Ksenja Muratova n’a pas tenu, selon l’historiographie dominante russe, à distinguer l’apport unique de l’école ukrainienne à l’intérieur de ce vaste ensemble international.[4] Beaucoup de noms cités comme faisant partie de « l’art russe » sont des Ukrainiens.[5] Pour certains, leur « ukraïnité » n’est pas prononcée, mais il est impossible de mettre tout de go dans « l’art russe » des peintres comme l’Ukraino-Polonaise Sofija Levickaja (1882-1937) (le livre montre de superbes toiles de cette artiste rare), l’immense Arxipenko (1887-1964), Mikhaïl Andreenko (1894-1982), Aleksej Griščenko (1883-1982), Ivan Babij (1896-après 1949), Filipp Goziason [Hosiasson] (1898-1978), Vasilj Xmeljuk (1903-1986) et quelques autres natifs d’Ukraine.[6]
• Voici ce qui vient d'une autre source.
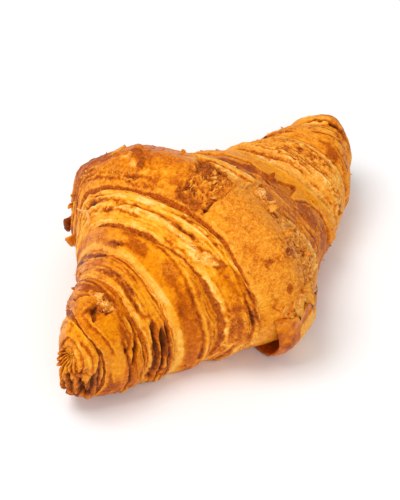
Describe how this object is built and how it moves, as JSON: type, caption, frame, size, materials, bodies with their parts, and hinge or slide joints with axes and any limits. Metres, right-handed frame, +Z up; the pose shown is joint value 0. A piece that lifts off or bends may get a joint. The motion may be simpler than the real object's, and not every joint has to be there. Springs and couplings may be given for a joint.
{
  "type": "croissant",
  "caption": "Straight baked butter croissant, a rolled spindle with stepped overlapping turns, blunt upturned tips and a loose curled tail beside its flat underside.",
  "frame": {"origin": "middle of the flat underside, under the widest part of the roll", "axes": "+X along the roll from the blunt near tip to the far tip, +Z up, +Y towards the roll's left side"},
  "size_m": [0.1532, 0.0998, 0.0618],
  "materials": {
    "baked_crust": "egg-washed, baked golden to reddish brown, satin sheen with matte flaky edges"
  },
  "bodies": {
    "root": {"croissant": "baked_crust"}
  },
  "joints": []
}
C’est tout le XXe siècle qui est présenté dans le livre de Ksenja Muratova à travers la présence des artistes venus de l’Est européen. L’A. donne non seulement un panorama des différents courants qui traverse celle-ci, mais elle s’arrête sur plusieurs personnalités dont elle sait faire ressortir la spécificité et l’importance..
Cet ouvrage restera comme une référence pour approfondir la connaissance de cette esthétique aux nombreuses facettes, à dominante slave et judéo-slave, qui a enrichi la vie artistique de la France et de ses environs jusqu’au seuil des années 1970 qui ont vu l’apparition massive d’une autre émigration issue de l’Union Soviétique.